Alors que le pays s’apprête à engager un nouveau cycle de concertations entre partis politiques et mouvements, centré sur la rationalisation de l’espace partisan, le financement public des partis ou encore les réformes électorales, il est légitime de saluer cette démarche de pacification démocratique. Le dialogue politique, lorsqu’il est sincère et inclusif, reste en effet « le plus civilisé des moyens pour harmoniser les désaccords » comme le soulignait Kofi Annan, ancien Secrétaire général de l’ONU. Cependant, dans un contexte de profondes mutations sociales, économiques et géopolitiques, il est crucial de se poser une question fondamentale : peut-on réformer durablement le champ politique sans avoir d’abord défini le projet de société autour duquel il devrait s’ordonner ?
La société sénégalaise, à l’instar de nombreuses nations africaines, est aujourd’hui traversée par des transformations structurelles majeures. Le système éducatif est à un tournant, confronté à l’impératif d’intégrer les compétences numériques, l’intelligence artificielle et les nouveaux métiers. Le chômage des jeunes reste massif — 18,8 % selon la Banque mondiale en 2023 — malgré une vitalité entrepreneuriale remarquable. L’économie, encore trop dépendante des matières premières brutes (or, arachide, phosphate, pêche), peine à se diversifier et à monter en valeur ajoutée.
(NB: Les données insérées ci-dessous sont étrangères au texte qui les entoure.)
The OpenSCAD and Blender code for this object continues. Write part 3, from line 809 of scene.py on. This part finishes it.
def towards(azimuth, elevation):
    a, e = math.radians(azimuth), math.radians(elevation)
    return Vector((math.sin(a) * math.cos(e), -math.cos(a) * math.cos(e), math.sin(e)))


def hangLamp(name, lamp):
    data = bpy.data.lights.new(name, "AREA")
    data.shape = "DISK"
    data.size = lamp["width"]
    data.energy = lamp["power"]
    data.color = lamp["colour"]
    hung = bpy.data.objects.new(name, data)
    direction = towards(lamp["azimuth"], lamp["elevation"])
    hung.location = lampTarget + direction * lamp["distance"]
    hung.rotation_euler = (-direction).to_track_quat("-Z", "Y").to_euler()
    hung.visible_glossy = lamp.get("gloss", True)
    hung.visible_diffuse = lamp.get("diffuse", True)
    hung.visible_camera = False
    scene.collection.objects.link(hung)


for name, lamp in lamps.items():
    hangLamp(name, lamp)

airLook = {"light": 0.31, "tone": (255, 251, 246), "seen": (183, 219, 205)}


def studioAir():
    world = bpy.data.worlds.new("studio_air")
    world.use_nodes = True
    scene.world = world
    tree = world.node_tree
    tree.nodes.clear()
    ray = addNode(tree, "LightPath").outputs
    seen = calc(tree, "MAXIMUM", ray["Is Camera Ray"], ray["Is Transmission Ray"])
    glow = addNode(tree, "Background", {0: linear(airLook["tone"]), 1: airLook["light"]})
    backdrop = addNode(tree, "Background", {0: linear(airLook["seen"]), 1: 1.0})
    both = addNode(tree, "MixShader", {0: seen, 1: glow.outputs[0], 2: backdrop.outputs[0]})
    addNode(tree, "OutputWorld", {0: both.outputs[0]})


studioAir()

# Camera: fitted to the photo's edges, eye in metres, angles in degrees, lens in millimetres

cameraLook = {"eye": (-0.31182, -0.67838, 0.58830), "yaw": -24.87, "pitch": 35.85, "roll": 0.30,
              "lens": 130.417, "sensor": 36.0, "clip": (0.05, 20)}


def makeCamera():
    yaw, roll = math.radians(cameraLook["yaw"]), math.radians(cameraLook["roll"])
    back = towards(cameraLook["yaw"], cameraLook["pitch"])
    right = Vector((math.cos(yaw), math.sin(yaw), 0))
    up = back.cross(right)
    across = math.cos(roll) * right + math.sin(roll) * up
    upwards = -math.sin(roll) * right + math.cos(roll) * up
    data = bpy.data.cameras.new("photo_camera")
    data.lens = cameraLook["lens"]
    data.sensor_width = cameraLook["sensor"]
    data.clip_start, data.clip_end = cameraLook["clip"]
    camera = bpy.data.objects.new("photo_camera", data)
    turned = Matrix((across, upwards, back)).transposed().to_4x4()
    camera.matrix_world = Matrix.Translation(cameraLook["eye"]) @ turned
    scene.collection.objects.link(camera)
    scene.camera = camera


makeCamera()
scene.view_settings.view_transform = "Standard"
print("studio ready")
Dans ce contexte, le dialogue socio-économique devrait précéder — ou au moins accompagner — le dialogue politique, afin de définir collectivement les bases d’un nouveau contrat social. Il ne s’agit pas seulement de se pencher sur des indicateurs macroéconomiques, mais bien de réfléchir à un modèle de société fondé sur la justice sociale, la transformation locale des ressources, la valorisation du capital humain et la souveraineté économique.
Une exigence stratégique dans un monde en recomposition
Sur le plan international, le monde connaît une reconfiguration accélérée des équilibres géopolitiques. Le retour de la conflictualité entre grandes puissances — États-Unis, Chine, Russie —, les tensions en mer de Chine, la guerre en Ukraine, la crise au Proche-Orient, sans oublier les coups d’État et transitions militaires en Afrique de l’Ouest, montrent à quel point l’ordre mondial est en mutation.
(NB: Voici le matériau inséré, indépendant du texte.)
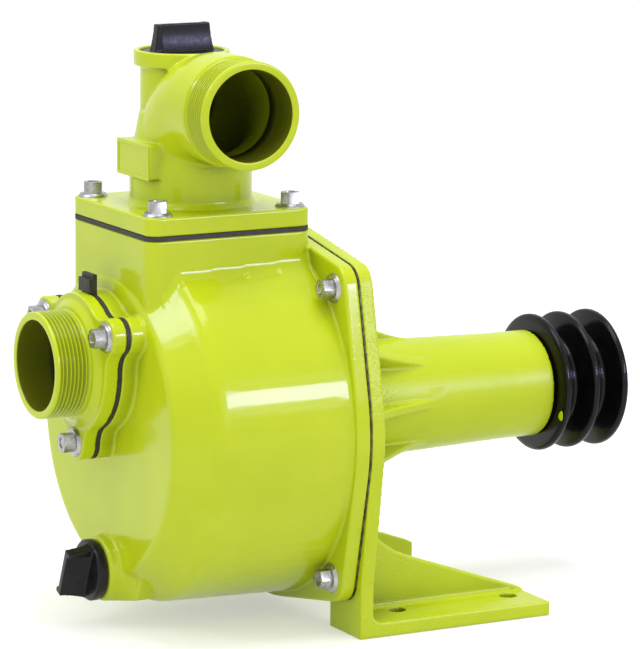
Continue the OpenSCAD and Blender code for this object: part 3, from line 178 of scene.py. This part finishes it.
class Nodes:
    """A material's node tree, with short calls for the nodes that these materials use."""

    def __init__(self, name):
        self.material = bpy.data.materials.new(name)
        self.material.use_nodes = True
        self.tree = self.material.node_tree
        self.shader = self.tree.nodes["Principled BSDF"]
        self.place = self.add("ShaderNodeTexCoord").outputs["Object"]

    def add(self, kind, **values):
        node = self.tree.nodes.new(kind)
        for key, value in values.items():
            setattr(node, key, value)
        return node

    def link(self, source, target):
        self.tree.links.new(source, target)

    def noise(self, scale, detail=3.0, roughness=0.5, stretch=(1, 1, 1)):
        spread = self.add("ShaderNodeMapping")
        spread.inputs["Scale"].default_value = stretch
        self.link(self.place, spread.inputs["Vector"])
        node = self.add("ShaderNodeTexNoise")
        node.inputs["Scale"].default_value = scale
        node.inputs["Detail"].default_value = detail
        node.inputs["Roughness"].default_value = roughness
        self.link(spread.outputs["Vector"], node.inputs["Vector"])
        return node.outputs["Fac"]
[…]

Dans un récent rapport, le Forum Économique Mondial (Davos 2024) souligne que les prochaines années seront marquées par une forte instabilité économique, un recul de la coopération multilatérale et une compétition accrue pour les ressources stratégiques, notamment dans les domaines de l’énergie, des métaux rares et de l’agriculture. L’Afrique, avec ses richesses, attire à la fois convoitises et partenariats opportunistes. Si nous ne définissons pas nous-mêmes notre modèle de développement, d’autres le feront à notre place.
La transition énergétique, le basculement vers une économie numérique, la sécurité alimentaire et la souveraineté technologique doivent être au cœur d’un dialogue économique structurant, qui pose des choix collectifs sur les politiques industrielles, la formation professionnelle, la réforme foncière, l’accès à l’énergie ou encore l’intégration régionale (ZLECAf).
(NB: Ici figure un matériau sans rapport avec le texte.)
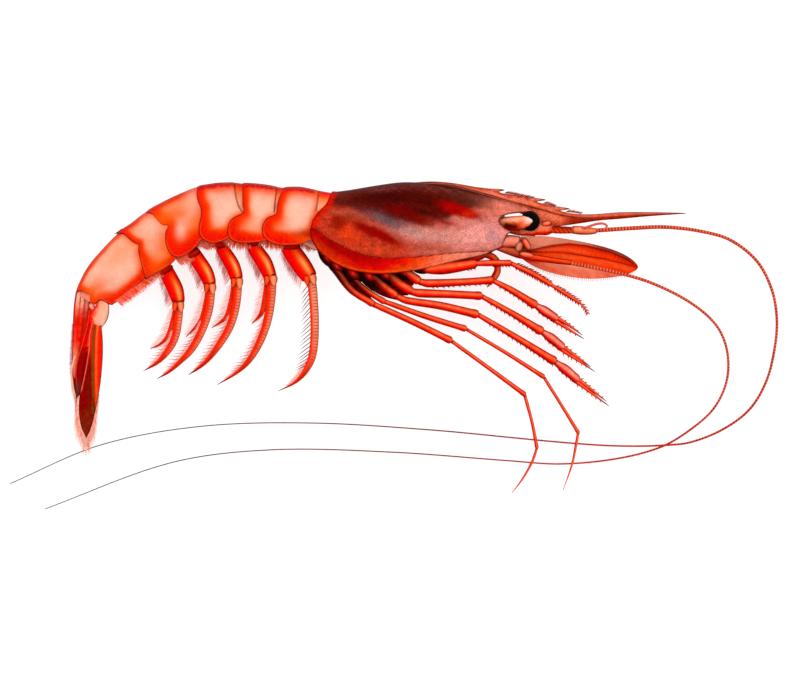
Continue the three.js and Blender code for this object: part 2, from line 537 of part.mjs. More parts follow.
// A leg's joints, then the finger it closes on, if it has one.
const LEGS = [
  {
    joints: [
      [-0.4, -12.6, 15, 8.8, 1.1], [5.2, -16.7, 15.8, 7.8, 1.3], [6.8, -17.4, 15.9, 7.7, 1.0],
      [9, -17.7, 16, 7.6, 1.3], [20, -17.3, 16, 6.8, 1.2], [28.8, -16.8, 15.7, 6.2, 1.1],
      [30.4, -17.1, 15.5, 6.1, 0.75], [42.8, -24.4, 13.3, 4.1, 1.25], [44, -25.1, 13.2, 4, 0.9],
      [46.5, -26.7, 12.8, 3.6, 1.5], [49.5, -28.6, 12.4, 3.2, 1.35], [50.6, -28.8, 12.3, 3.1, 0.6],
      [58.2, -34.1, 11.3, 2.1, 0.15],
    ],
    finger: [[48.6, -29.1, 12.5, 3.3, 0.8], [51, -30.5, 12.3, 3.1, 0.55], [58.9, -35.4, 11.3, 2.1, 0.15]],
  },
  {
    joints: [
      [-5.4, -13.4, 15, 8.8, 1.2], [-0.4, -18, 15.7, 7.8, 1.35], [2.8, -19.8, 15.9, 7.6, 1.05],
      [5.4, -20.7, 16, 7.4, 1.35], [16, -21.2, 15.6, 6.6, 1.3], [25.4, -21.7, 15, 6, 1.15],
      [27, -22.2, 14.9, 5.9, 0.75], [44.8, -32.8, 12.9, 3.7, 1.3], [46, -33.6, 12.8, 3.6, 0.9],
      [48.4, -35.3, 12.5, 3.3, 1.5], [51.6, -37.8, 12.1, 2.9, 1.35], [52.6, -38.1, 12, 2.8, 0.6],
      [60.8, -44.2, 11, 1.8, 0.15],
    ],
    finger: [[50.6, -38.1, 12.2, 3, 0.8], [53, -39.9, 12, 2.8, 0.55], [62.4, -46, 11, 1.8, 0.15]],
  },
  {
    joints: [
      [-10.8, -13.8, 15, 8.6, 1.2], [-4.6, -19.3, 15.6, 7.8, 1.15], [-1, -21.7, 15.8, 7.5, 1.0],
      [1.8, -23, 15.8, 7.3, 1.15], [13, -24.9, 15.3, 6.4, 1.3], [24.2, -27.6, 14.6, 5.6, 1.15],
      [25.8, -28.2, 14.5, 5.5, 0.8], [49, -42.4, 12.2, 3.3, 1.3], [50.2, -43.3, 12.1, 3.2, 0.95],
      [53, -45.4, 11.8, 2.9, 1.5], [56.4, -48.2, 11.4, 2.6, 1.35], [57.3, -48.4, 11.3, 2.5, 0.6],
      [65.9, -55.3, 10.3, 1.6, 0.15],
    ],
    finger: [[55.4, -48.5, 11.5, 2.7, 0.8], [57.8, -50.2, 11.3, 2.5, 0.55], [66.9, -57, 10.3, 1.6, 0.15]],
  },
  {
    joints: [
      [-15.8, -13.4, 14.8, 8.6, 0.95], [-13.8, -17.2, 15.1, 8.2, 0.95], [-10.4, -20.2, 15.3, 7.8, 0.85],
      [-5.4, -23.4, 15.4, 7.4, 0.8], [-3.6, -24, 15.4, 7.3, 0.9], [20.6, -32.1, 14.2, 6.2, 0.85],
      [22.2, -32.8, 14.1, 6.1, 0.6], [45.6, -47.4, 12, 4.8, 0.65], [46.8, -48.6, 11.9, 4.7, 0.55],
      [57, -65.3, 10.4, 3.6, 0.5], [56.5, -69, 10, 3.3, 0.42], [55, -75.8, 9.4, 2.9, 0.34],
      [52.2, -83.8, 8.8, 2.2, 0.12],
    ],
  },
  {
    joints: [
      [-23.6, -8.6, 14.2, 8.4, 1.2], [-19.4, -14.9, 14.8, 8, 1.15], [-15.6, -19.8, 15, 7.6, 1.05],
      [-9, -24.1, 15.2, 7.2, 0.95], [-7.2, -24.9, 15.2, 7.1, 1.05], [15.8, -35.8, 13.8, 6, 0.95],
      [17.4, -36.8, 13.7, 5.9, 0.65], [39.6, -53, 11.6, 4.6, 0.7], [40.4, -54.4, 11.5, 4.5, 0.55],
      [43.8, -70.1, 10.2, 3.4, 0.48], [42.2, -75, 9.8, 3.1, 0.42], [39, -80.6, 9.3, 2.7, 0.32],
      [35.8, -84.8, 8.9, 2.2, 0.12],
    ],
  },
];

const underHead = (made) => largest(clearOf(made, head, [0, -GAP, 0], [0, 0, GAP], [0, 0, -GAP]));

const mouthLimb = (stations, side) => underHead(limb(ofSide(stations, side), LEG_SIDES));

function leg({ joints, finger }, side) {
  const whole = limb(ofSide(joints, side), LEG_SIDES);
  return underHead(finger ? whole.add(limb(ofSide(finger, side), WHIP_SIDES)) : whole);
}

// Swimming legs: a stout base that carries one or two blades. Stations are x, y and half width.
const SWIM_BASE_HEIGHT = 3.2; // of the base, from the middle plane
const SWIM_TIP_LEFT = 1.2; // height of the left tips over the surface
const SWIM_DROOP = 2.4; // how far the right tips hang below their base
const BLADE_STEP = 1; // between the outer and inner blade
const SWIM_THICKNESS = { base: 1.3, outer: 0.5, inner: 0.4 }; // half of it
const SWIM_REACH = 42; // from a base to its blade tip, near enough
const SWIM_LEGS = [
  {
    base: [
      [-35.4, -4.4, 2.4], [-33, -9.6, 2.8], [-30.8, -13.4, 2.5], [-29, -16.6, 2.4], [-28.4, -18.4, 1.5],
    ],
    outer: [
      [-28.6, -17.4, 1.2], [-27.4, -29.4, 1.3], [-27.5, -36.5, 1.3], [-29.1, -42.9, 1.3],
      [-32.6, -48.3, 0.9], [-39, -52.2, 0.2],
    ],
  },
  {
    base: [
      [-47.4, -3.7, 2.1], [-45.1, -8.3, 2.5], [-42.8, -12.2, 2.4], [-41.3, -16.4, 2.2],
      [-41.1, -18.2, 1.4],
    ],
    outer: [
      [-41.2, -17.4, 1.2], [-42.6, -29.4, 1.3], [-44.8, -36.5, 1.3], [-48, -42.2, 1.2],
      [-52.8, -46.4, 0.8], [-58.6, -50.2, 0.2],
    ],
    inner: [[-42.3, -16.4, 0.8], [-43.2, -23, 0.9], [-44.8, -27.8, 0.7], [-47.4, -30.7, 0.2]],
  },
  {
    base: [
      [-57.9, -4.1, 2.0], [-54.9, -9.3, 2.3], [-52.9, -13.1, 2.2], [-51.8, -17.2, 2.0],
      [-51.9, -19, 1.3],
    ],
    outer: [
      [-52, -18.2, 1.1], [-53.4, -28.5, 1.3], [-56, -34.2, 1.25], [-59.8, -39.4, 1.2],
      [-63, -43.2, 0.9], [-67.8, -47, 0.2],
    ],
    inner: [[-53.1, -17.4, 0.8], [-54.1, -24.6, 0.9], [-56.3, -29.4, 0.7], [-60.2, -32, 0.2]],
  },
  {
    base: [
      [-66.1, -7.4, 1.8], [-63.9, -11.5, 2.1], [-61.5, -15, 2.0], [-60.4, -19, 1.8],
      [-60.6, -20.8, 1.2],
    ],
    outer: [
      [-60.6, -20, 1.1], [-62.4, -29.4, 1.3], [-65, -35.8, 1.25], [-68.5, -41, 1.2],
      [-72.6, -44.5, 0.9], [-77.8, -48.3, 0.2],
    ],
    inner: [
      [-60.9, -17.6, 0.8], [-61.9, -21.4, 0.85], [-63, -26.9, 0.9], [-65.3, -32, 0.7],
      [-68.5, -34.9, 0.2],
    ],
  },
  {
    base: [
      [-74.9, -12.7, 1.7], [-72.8, -17.3, 2.0], [-71, -21, 1.9], [-70.8, -24.6, 1.7], [-71, -26.6, 1.2],
    ],
    outer: [
      [-71, -25.6, 1.0], [-71.7, -33.3, 1.2], [-73.3, -37.8, 1.15], [-75.8, -41.3, 1.1],
      [-78.7, -43.8, 0.8], [-82.2, -45.8, 0.2],
    ],
    inner: [
      [-71.4, -22.6, 0.7], [-72.2, -26.4, 0.75], [-73.3, -31, 0.8], [-75.8, -36.5, 0.6],
      [-80, -38.7, 0.2],
    ],
  },
];

function swimHeight(side, root, x, y) {
  const run = Math.min(1, Math.hypot(x - root[0], y - root[1]) / SWIM_REACH);
  const middle = midHeight(root[0]);
  if (side === "right") return middle + SWIM_BASE_HEIGHT - SWIM_DROOP * run * run;
  return THREE.MathUtils.lerp(middle - SWIM_BASE_HEIGHT, SWIM_TIP_LEFT, run);
}

function swimLeg({ base, outer, inner }, side, ringIndex) {
  const root = base[0];
  const inward = side === "right" ? -BLADE_STEP : BLADE_STEP;
  const strip = (points, step, thick) =>
    points.map(([x, y, wide]) => [x, y, swimHeight(side, root, x, y) + step, wide, Math.min(thick, wide)]);
  const stout = limb(strip(base, 0, SWIM_THICKNESS.base), SWIM_BASE_SIDES);
  let whole = stout.add(limb(strip(outer, 0, SWIM_THICKNESS.outer), WHIP_SIDES));
  if (inner) whole = whole.add(limb(strip(inner, inward, SWIM_THICKNESS.inner), WHIP_SIDES));
  const ways = [[0, -GAP, 0], [0, 0, GAP], [0, 0, -GAP]];
  const near = rings.slice(Math.max(0, ringIndex - 1), ringIndex + 2);
  return largest(near.reduce((rest, one) => clearOf(rest, one, ...ways), whole));
}

// The part: each piece turns and lies about its own root.
const part = new THREE.Group();
const colour = (hex, roughness) => new THREE.MeshStandardMaterial({ color: hex, roughness, metalness: 0 });
const MATERIALS = {
  headShell: colour(0x8c2a22, 0.4),
  ringShell: colour(0xf0795c, 0.42),
  limbShell: colour(0xdf3b22, 0.42),
  whip: colour(0xb8281c, 0.45),
  blade: colour(0xb32a1e, 0.42),
  eyeBlack: colour(0x0a0808, 0.15),
};

function place(name, made, material, anchor, group) {
  const geometry = geometryOf(made);
  geometry.translate(-anchor[0], -anchor[1], -anchor[2]);
  const mesh = new THREE.Mesh(geometry, material);
  mesh.name = name;
  mesh.position.set(...anchor);
  group.add(mesh);
}

function section(name) {
  const group = new THREE.Group();
  group.name = name;
  part.add(group);
  return group;
}

const trunk = section("trunk");
place("carapace", head, MATERIALS.headShell, [0, 0, 0], trunk);
rings.forEach((made, i) => {
  const [x, y] = STATIONS[Math.round(RING_SPANS[i][0])].back;
  place(`abdomen_${i + 1}`, made, MATERIALS.ringShell, [x, y, midHeight(x)], trunk);
});

const fan = section("tail_fan");
const feelers = section("head_limbs");
const legs = section("legs");
const swimmers = section("swimming_legs");
const firstOf = (stations) => stations[0].slice(0, 3);
const lastOf = (stations) => stations.at(-1).slice(0, 3);
place("telson", telson(), MATERIALS.ringShell, firstOf(telsonStations), fan);

for (const side of ["right", "left"]) {
  const { ringShell, limbShell, blade, whip: whipShell, eyeBlack } = MATERIALS;
  const inner = fromMiddle(INNER_BLADE, side);
  const outer = fromMiddle(OUTER_BLADE, side);
  place(`uropod_base_${side}`, fanBase(side), limbShell, firstOf(fromMiddle(FAN_BASE, side)), fan);
  place(`uropod_endopod_${side}`, limb(inner, BLADE_SIDES), blade, firstOf(inner), fan);
  place(`uropod_exopod_${side}`, limb(outer, BLADE_SIDES), blade, firstOf(outer), fan);

  place(`eyestalk_${side}`, eyestalk(side), ringShell, firstOf(fromMiddle(STALK, side)), feelers);
  place(`eye_${side}`, eye(side, EYE_RADIUS), eyeBlack, firstOf(fromMiddle(EYE, side)), feelers);

  const stem = ofSide(ANTENNULE_STEM, side);
  const stemWhip = whip(ANTENNULE_WHIP, side, 46);
  place(`antennule_${side}`, antennule(side), ringShell, firstOf(stem), feelers);
  place(`antennule_whip_${side}`, stemWhip, whipShell, lastOf(stem), feelers);

  const base = ofSide(ANTENNA_BASE, side);
  const scale = ofSide(ANTENNA_SCALE, side);
  const baseWhip = whip(ANTENNA_WHIP, side, 42);
  place(`antenna_base_${side}`, antennaBase(side), limbShell, firstOf(base), feelers);
  place(`antenna_scale_${side}`, limb(scale, BLADE_SIDES), ringShell, firstOf(scale), feelers);
  place(`antenna_whip_${side}`, baseWhip, whipShell, lastOf(base), feelers);

  [MAXILLIPED_2, MAXILLIPED_3].forEach((stations, i) => {
    const root = firstOf(ofSide(stations, side));
    place(`maxilliped_${i + 2}_${side}`, mouthLimb(stations, side), limbShell, root, feelers);
  });
  LEGS.forEach((one, i) => {
    place(`leg_${i + 1}_${side}`, leg(one, side), limbShell, firstOf(ofSide(one.joints, side)), legs);
  });
  SWIM_LEGS.forEach((one, i) => {
    const [x, y] = one.base[0];
    const [root] = fromMiddle([[x, y, SWIM_BASE_HEIGHT]], side);
    place(`pleopod_${i + 1}_${side}`, swimLeg(one, side, i), limbShell, root, swimmers);
  });
}

export default part;
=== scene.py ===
import bpy
import numpy as np
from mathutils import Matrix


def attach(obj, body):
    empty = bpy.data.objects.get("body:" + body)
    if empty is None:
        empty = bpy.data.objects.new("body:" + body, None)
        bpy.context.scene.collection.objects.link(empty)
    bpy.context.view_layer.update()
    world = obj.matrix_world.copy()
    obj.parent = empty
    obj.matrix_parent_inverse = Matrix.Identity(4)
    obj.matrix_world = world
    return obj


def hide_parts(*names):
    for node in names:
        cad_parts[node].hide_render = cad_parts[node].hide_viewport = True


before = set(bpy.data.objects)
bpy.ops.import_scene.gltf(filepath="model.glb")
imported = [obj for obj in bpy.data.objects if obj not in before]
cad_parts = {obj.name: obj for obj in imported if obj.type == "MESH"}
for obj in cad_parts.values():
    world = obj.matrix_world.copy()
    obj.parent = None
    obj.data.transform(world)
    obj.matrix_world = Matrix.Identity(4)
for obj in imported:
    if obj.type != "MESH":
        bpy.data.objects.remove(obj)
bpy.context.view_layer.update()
scene = bpy.context.scene
millimetre = 0.001

# The camera looks straight down, so the picture is a true side view of the animal.
picture = {
    "width": 256,  # what it takes in from left to right
    "centre": (0, -35.04),
    "height": 450,
}
cameraObject = bpy.data.objects.new("camera", bpy.data.cameras.new("camera"))
cameraObject.data.type = "ORTHO"
cameraObject.data.ortho_scale = picture["width"] * millimetre
cameraObject.location = (*(np.array(picture["centre"]) * millimetre), picture["height"] * millimetre)
scene.collection.objects.link(cameraObject)
scene.camera = cameraObject
scene.view_settings.view_transform = "Standard"
print("camera in place")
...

Donner un sens au politique par l’économie et le social
Un dialogue politique, pour être fécond et durable, doit s’inscrire dans un cadre plus large. À quoi sert-il de rationaliser les partis politiques si ceux-ci ne sont pas capables de proposer des visions économiques claires et cohérentes avec les réalités du pays ? Sans projet économique collectif, le champ politique reste prisonnier de luttes de pouvoir personnelles.
Il est temps de remettre l’économie et le social au cœur du débat national. Comme le disait John Rawls : « La justice est la première vertu des institutions sociales, comme la vérité est celle des systèmes de pensée. » La justice sociale, la redistribution équitable des fruits de la croissance, l’égalité des chances et la participation active des citoyens doivent être les piliers du nouveau contrat social à construire.
Ce dialogue ne doit pas être technocratique ou réservé à une élite. Il doit associer les collectivités territoriales, les organisations syndicales, les entreprises, les universitaires, les jeunes et les femmes. À défaut, nous risquons de reconduire des solutions superficielles à des problèmes profondément enracinés.
L’initiative du programme PASC avec « Le Dialogue Structuré » est un exemple de mécanisme de consultation innovant entre les différentes parties prenantes (OSC, syndicats, organisations de jeunes et de femmes, secteur privé, secteur informel, etc.) et l’Etat. Si le processus de consultation arrive à termes, il pourrait ressortir de fortes recommandations qui enrichiront forcément le dialogue des associations de partis et mouvements politiques. l abouti,
Réconcilier les Sénégalais entre eux, restaurer la confiance dans les institutions, promouvoir la stabilité, cela commence par définir ensemble ce que signifie vivre dignement dans le Sénégal du XXIe siècle. Ce n’est qu’à partir de ce socle partagé qu’un dialogue politique pourra véritablement conduire à un renouveau démocratique durable.